The Nikon D3200 has a lot of the same or similar components to the D3100, including the same autofocus system (bolstered by Nikon's newer scene-recognition technology) and viewfinder, it's got a newer, higher resolution sensor coupled with Nikon's updated Expeed 3 imaging engine, a higher-resolution LCD, and 1080/30p video with a supporting microphone jack and HDMI connector. But the D3200 may be a case of newer not necessarily being better; it's a solid camera, but one that doesn't particularly stand out from the crowd.
Compared with its competitors, the D3200 matches their photo quality but doesn't surpass them; in fact, I think the D3100 has better photos overall, and by the numbers has a better noise profile at all levels up to ISO 12800 (which is immaterial since it's unusable on most cameras under at least $1,800). In general, JPEG photos look clean up through ISO 400 with increasing noise and loss of detail through ISO 3200, the highest I'd probably use and even then only scaled down. You don't gain any unambiguous advantages shooting raw until about ISO 1600; it still gives you some headroom for image manipulation, but you can't easily produce a cleaner image without some trade-offs.

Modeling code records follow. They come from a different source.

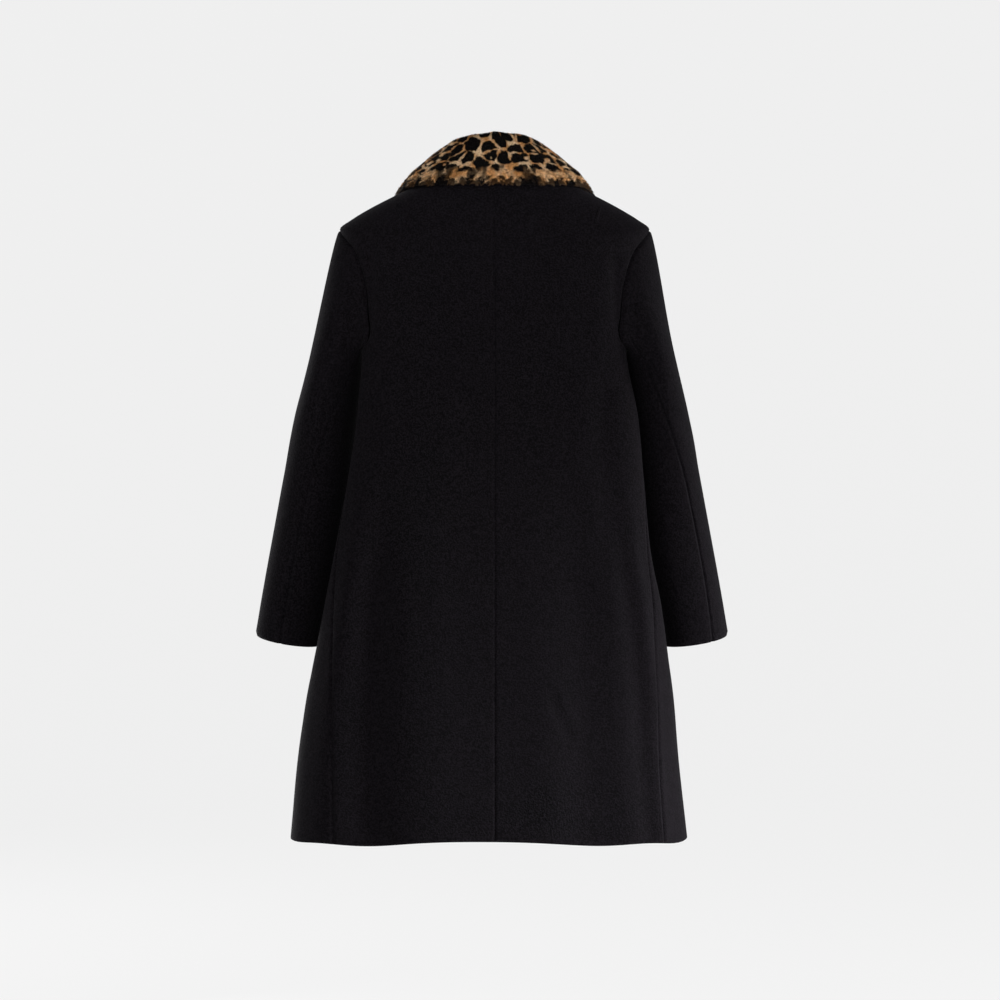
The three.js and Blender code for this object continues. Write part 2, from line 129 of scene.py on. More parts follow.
def cubic(
    t: np.ndarray, start: np.ndarray, leave: np.ndarray, end: np.ndarray, arrive: np.ndarray
) -> np.ndarray:
    """A cubic between two ends.

    Args:
        t: how far along it is, from 0 to 1.
        start: where it starts.
        leave: its direction and pace there.
        end: where it ends.
        arrive: its direction and pace there.

    Returns:
        The places at t.
    """
    return (
        (2 * t**3 - 3 * t**2 + 1) * start
        + (t**3 - 2 * t**2 + t) * leave
        + (3 * t**2 - 2 * t**3) * end
        + (t**3 - t**2) * arrive
    )


class Curve:
    """A smooth curve through points, which never swings past them."""

    def __init__(self, places: np.ndarray, values: np.ndarray) -> None:
        """Works out the slope at each point.

        Args:
            places: where the points are, rising.
            values: the value at each place.
        """
        steps = np.diff(places)
        slopes = np.diff(values) / steps
        before, after = slopes[:-1], slopes[1:]
        turning = before * after <= 0
        weight_a = 2 * steps[1:] + steps[:-1]
        weight_b = steps[1:] + 2 * steps[:-1]
        share = weight_a / np.where(turning, 1, before) + weight_b / np.where(turning, 1, after)
        middle = np.where(turning, 0, (weight_a + weight_b) / np.where(turning, 1, share))
        self.places = places
        self.values = values
        self.steps = steps
        self.tangents = np.concatenate([slopes[:1], middle, slopes[-1:]])

    def __call__(self, at: np.ndarray | float) -> np.ndarray:
        """Reads the curve.

        Args:
            at: the places asked for.

        Returns:
            Its value at each of them, held beyond its ends.
        """
        held = np.clip(at, self.places[0], self.places[-1])
        i = np.clip(np.searchsorted(self.places, held, side="right") - 1, 0, len(self.steps) - 1)
        t = (held - self.places[i]) / self.steps[i]
        leave, arrive = self.steps[i] * self.tangents[i], self.steps[i] * self.tangents[i + 1]
        return cubic(t, self.values[i], leave, self.values[i + 1], arrive)


BODY = Table(
    "z left right back front widest z_back z_front round_back round_front",
    (
        (HEM, 285, 268, 142, -168, 22, -917, -925, 2.3, 2.25),
        (-815, 275, 256, 136, -161, 26, -811, -815, 2.3, 2.2),
        (-731, 263, 249, 130, -154, 31, -729, -731, 2.3, 2.1),
        (-655, 248, 239, 124, -147, 37, -655, -655, 2.3, 2.0),
        (-603, 238, 232, 119, -142, 41, -603, -603, 2.3, 1.95),
        (-515, 221, 215, 113, -136, 46, -515, -515, 2.3, 1.9),
        (-427, 205, 207, 110, -132, 49, -428, -427, 2.3, 1.85),
        (-339, 192, 199, 110, -131, 50, -341, -341, 2.25, 1.85),
        (UNDERARM, 185, 183, 111, -131, 48, -249, -252, 2.2, 1.85),
        (-200, 196, 194, 111, -128, 32, -211, -222, 2.2, 1.9),
        (-147, 204, 203, 108, -121, 14, -170, -188, 2.1, 2.0),
        (-100, 212, 211, 101, -112, 8, -129, -161, 2.0, 2.0),
        (SHOULDER_TIP, 217, 216, 95, -104, 8, -102, -144, 2.0, 2.0),
        (-59, 200, 199, 90, -98, 8, -80, -130, 2.0, 2.0),
        (-45, 177, 176, 84, -92, 8, -59, -115, 2.0, 2.0),
        (-24, 136, 136, 76, -82, 8, -29, -96, 2.0, 2.0),
        (NECK, 84, 84, 64, -70, 8, 2, -78, 2.0, 2.0),
    ),
)
ARMHOLE = Table(
    "z back front",
    (
        (UNDERARM, 26, -34),
        (-203, 26, -34),
        (-175, 27.5, -33),
        (-150, 28, -30),
        (-125, 26.5, -24),
        (-100, 22, -16),
        (-85, 13, -9),
        (SHOULDER_TIP, 0, 0),
    ),
)
SIDE_SEAM = Table(
    "z left right",
    (
        (HEM, 42, 33),
        (-820, 39, 31.5),
        (-715, 33.5, 28),
        (-662, 28.5, 25),
        (-610, 22.5, 21),
        (-558, 15.5, 16),
        (-505, 8.5, 10.5),
        (-427, 1.5, 3.5),
        (-339, -4, -3.5),
        (UNDERARM, -7, -7),
    ),
)
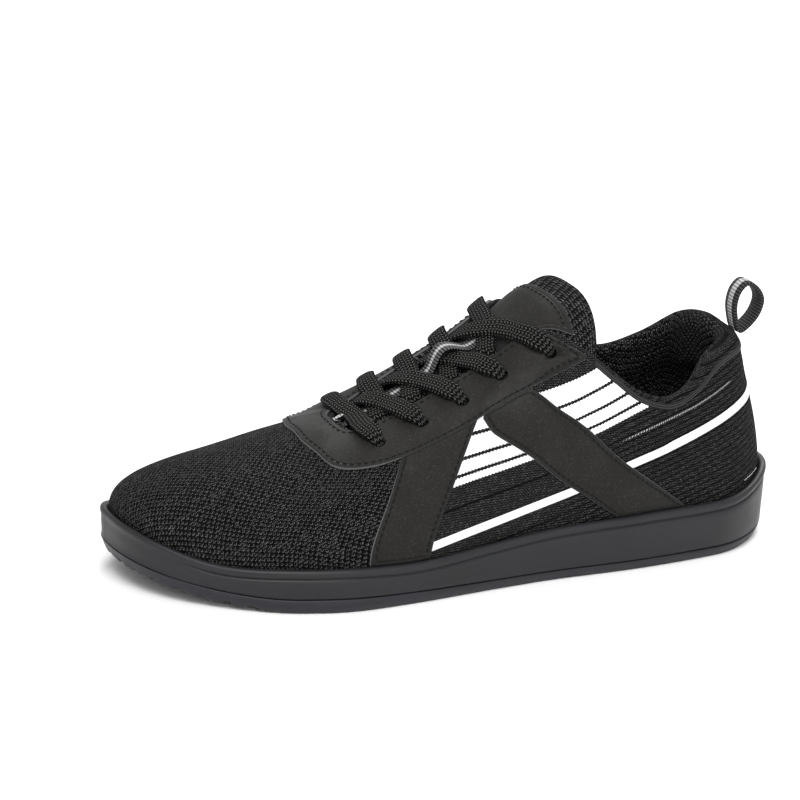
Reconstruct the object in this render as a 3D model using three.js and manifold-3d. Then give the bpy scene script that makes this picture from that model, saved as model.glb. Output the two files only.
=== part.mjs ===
// Barefoot trainer for the left foot: knitted upper on a thin cup sole.
// The toe points along -X, the heel along +X, the outer side along -Y.
// The sole rests on z = 0. Sizes are in millimetres.
import * as THREE from "three";
import Module from "manifold-3d";
import { mergeVertices } from "three/addons/utils/BufferGeometryUtils.js";

const wasm = await Module();
wasm.setup();

// Driving dimensions
const soleLength = 286;
const ballWidth = 106;
const instepHeight = 100;
const rimHeight = 24;
const toeSpring = 10;
const treadThickness = 5;
const soleUnderFoot = 9;
const lipWidth = 3.2;
const rimBead = 3.6;
const rimGroove = 1;
const bottomInset = 4;
const insoleThickness = 4;
const upperWall = 2.2;
const collarPadding = 8;
const fitGap = 0.3;
const overlayThickness = 1.2;
const sewnClearance = 0.45;
const laceHoleWidth = 5.5;
const laceWidth = 8.5;
const laceThickness = 1.8;
const tongueThickness = 4.5;
const loopWidth = 8.5;
const loopThickness = 1.5;
const loopHeight = 23.5;

// How finely the forms are cut into faces
const columns = 80;
const outlineSteps = 1200;

// Sole sections from heel (along 0) to toe (along 1). The sides are shares of
// ballWidth, rim of rimHeight, tread of treadThickness.
const soleRows = [
  { along: 0.0, lateral: 0.255, medial: 0.27, rim: 1.28, tread: 0.9 },
  { along: 0.1, lateral: 0.335, medial: 0.325, rim: 1.04, tread: 0.9 },
  { along: 0.25, lateral: 0.396, medial: 0.321, rim: 1.01, tread: 0.9 },
  { along: 0.4, lateral: 0.417, medial: 0.296, rim: 0.95, tread: 0.9 },
  { along: 0.5, lateral: 0.449, medial: 0.315, rim: 0.86, tread: 0.95 },
  { along: 0.62, lateral: 0.495, medial: 0.396, rim: 0.75, tread: 1.1 },
  { along: 0.72, lateral: 0.511, medial: 0.47, rim: 0.79, tread: 1.25 },
  { along: 0.8, lateral: 0.467, medial: 0.489, rim: 0.79, tread: 1.25 },
  { along: 0.9, lateral: 0.38, medial: 0.475, rim: 0.8, tread: 1.1 },
  { along: 1.0, lateral: 0.325, medial: 0.44, rim: 1.16, tread: 1.0 },
];
const heelCap = { length: 0.13, fullness: 2.1, tip: 0 };
const toeCap = { length: 0.22, fullness: 2.35, tip: 0.125 };
const toeLift = { from: 0.78, power: 2 };
const heelBevel = { length: 0.05, height: 1.2 };

// Sections of the upper, one row for each column that runs from the sole's edge to
// the topline. "at" is the share of the half outline from heel (0) to toe (1).
// The topline point is given by along (share of soleLength from the heel), out
// (share of ballWidth) and height (share of instepHeight) on each side; back, side
// and drop are the pull of the surface just below it, in the same shares. rise and
// flare shape the surface just above the sole's rim, pad is the share of
// collarPadding in the wall at the topline.
const upperRows = [
  { at: 0.0, along: 0.058, out: 0.0, height: 0.84, alongIn: 0.058, outIn: 0.0, heightIn: 0.84,
    back: -0.019, side: 0.0, drop: 0.22, rise: 0.22, flare: -0.02, pad: 1.0 },
  { at: 0.08, along: 0.082, out: 0.151, height: 0.845, alongIn: 0.076, outIn: 0.146, heightIn: 0.865,
    back: -0.014, side: 0.038, drop: 0.22, rise: 0.22, flare: -0.015, pad: 1.0 },
  { at: 0.16, along: 0.135, out: 0.255, height: 0.815, alongIn: 0.108, outIn: 0.255, heightIn: 0.84,
    back: -0.007, side: 0.057, drop: 0.2, rise: 0.24, flare: 0.0, pad: 0.9 },
  { at: 0.22, along: 0.175, out: 0.316, height: 0.745, alongIn: 0.158, outIn: 0.316, heightIn: 0.75,
    back: 0.0, side: 0.05, drop: 0.16, rise: 0.22, flare: 0.01, pad: 0.7 },
  { at: 0.28, along: 0.22, out: 0.344, height: 0.695, alongIn: 0.213, outIn: 0.349, heightIn: 0.7,
    back: 0.0, side: 0.045, drop: 0.15, rise: 0.22, flare: 0.015, pad: 0.5 },
  { at: 0.34, along: 0.269, out: 0.349, height: 0.735, alongIn: 0.269, outIn: 0.354, heightIn: 0.74,
    back: 0.01, side: 0.05, drop: 0.16, rise: 0.25, flare: 0.015, pad: 0.4 },
  { at: 0.4, along: 0.313, out: 0.335, height: 0.83, alongIn: 0.315, outIn: 0.335, heightIn: 0.83,
    back: 0.021, side: 0.07, drop: 0.18, rise: 0.28, flare: 0.015, pad: 0.3 },
  { at: 0.45, along: 0.353, out: 0.302, height: 0.925, alongIn: 0.36, outIn: 0.302, heightIn: 0.925,
    back: 0.025, side: 0.1, drop: 0.16, rise: 0.3, flare: 0.015, pad: 0.2 },
  { at: 0.49, along: 0.392, out: 0.245, height: 0.995, alongIn: 0.399, outIn: 0.245, heightIn: 0.985,
    back: 0.02, side: 0.13, drop: 0.14, rise: 0.3, flare: 0.015, pad: 0.1 },
  { at: 0.53, along: 0.427, out: 0.179, height: 0.98, alongIn: 0.434, outIn: 0.184, heightIn: 0.965,
    back: 0.015, side: 0.15, drop: 0.11, rise: 0.3, flare: 0.015, pad: 0.0 },
  { at: 0.59, along: 0.474, out: 0.153, height: 0.885, alongIn: 0.483, outIn: 0.165, heightIn: 0.88,
    back: 0.015, side: 0.15, drop: 0.09, rise: 0.28, flare: 0.02, pad: 0.0 },
  { at: 0.65, along: 0.53, out: 0.149, height: 0.8, alongIn: 0.535, outIn: 0.156, heightIn: 0.8,
    back: 0.02, side: 0.15, drop: 0.09, rise: 0.25, flare: 0.02, pad: 0.0 },
  { at: 0.71, along: 0.589, out: 0.143, height: 0.715, alongIn: 0.591, outIn: 0.146, heightIn: 0.715,
    back: 0.03, side: 0.16, drop: 0.09, rise: 0.22, flare: 0.02, pad: 0.0 },
  { at: 0.78, along: 0.649, out: 0.127, height: 0.63, alongIn: 0.649, outIn: 0.125, heightIn: 0.63,
    back: 0.06, side: 0.17, drop: 0.09, rise: 0.2, flare: 0.015, pad: 0.0 },
  { at: 0.84, along: 0.671, out: 0.094, height: 0.61, alongIn: 0.671, outIn: 0.094, heightIn: 0.62,
    back: 0.1, side: 0.14, drop: 0.085, rise: 0.19, flare: 0.01, pad: 0.0 },
  { at: 0.91, along: 0.678, out: 0.047, height: 0.615, alongIn: 0.678, outIn: 0.047, heightIn: 0.62,
    back: 0.14, side: 0.07, drop: 0.085, rise: 0.19, flare: 0.01, pad: 0.0 },
  { at: 1.0, along: 0.678, out: 0.0, height: 0.62, alongIn: 0.678, outIn: 0.0, heightIn: 0.62,
    back: 0.16, side: 0.0, drop: 0.09, rise: 0.21, flare: 0.01, pad: 0.0 },
];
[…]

|Click to view||ISO 100 ||ISO 800 ||ISO 1600 |
In other respects -- color, exposure, sharpness, tonal range -- the camera fares very well. JPEGs are sharp without being oversharpened, it conserves a good amount of highlight and shadow detail for recovery during raw processing, and it delivers relatively accurate color. One thing to watch out for is that the default Standard Picture Control settings bump up contrast enough that you can lose some shadow detail.
I wasn't terribly impressed with the video quality. It's OK for personal vacation-type use, but even in good light it's fairly soft and there are a variety of annoying edge-based artifacts. In dim light it's quite noisy.
While I'd consider the photo quality comparison with the D3100 debatable, the D3200's performance is definitely better than its predecessor. It's still no rocketship, however, compared with models like the SLT-A37. It's fast enough at powering on and shooting at less than 0.3 second. Its shot lag -- focusing and shooting -- in good light takes about 0.3 second, which is fast but now typical for its class. In dim light that rises to about 0.5 second; also typical and pretty good. Two sequential shots take roughly 0.5 - 0.6 second, depending upon whether you're shooting raw or JPEG, bumping up to 0.9 second if the flash fires. Continuous shooting runs at about 3.9fps, which should be good enough for most hobbyist photographers.
The autofocus occasionally feels more sluggish than the numbers would indicate, however. It's smart enough to not hunt when you go for that second shot of the same subject and fine in good light. But in suboptimal conditions you can feel the kit lens moving more slowly. As is typical for the class, the Live View autofocus is slow and cumbersome as well, and the full-time autofocus in video performs about the same as other dSLRs -- it can focus, but it doesn't stick and pulses on unmoving objects.
Design and features
The D3200 essentially has the same body as the D3100 body -- it's still relatively small and light -- though it still feels a little plasticky. (Because of the similarities, parts of the body description are the same as in that review.) While it remains a pretty streamlined camera to shoot with, Nikon has changed a few of the control types and locations in ways I don't particularly like.
It keeps the same viewfinder; it's small and dim, which is typical for this class. But I also hate the tiny focus points which only illuminate (and briefly) when you half-press the shutter. They're impossible to see in moderate to dim light, so if you shoot on anything other than full auto you first have to press the shutter to find the appropriate focus point (in my case, center) before you can even begin to frame the scene.
A programmable Fn button -- you can set it to control the image quality, ISO sensitivity, white balance, or Active D-Lighting menus -- lies under your left thumb, though it's a little hard to differentiate from the flash pop-up/compensation button that sits above it by feel alone. Behind the shutter button circumscribed by the power switch are the exposure compensation and info buttons; the latter toggles the back display.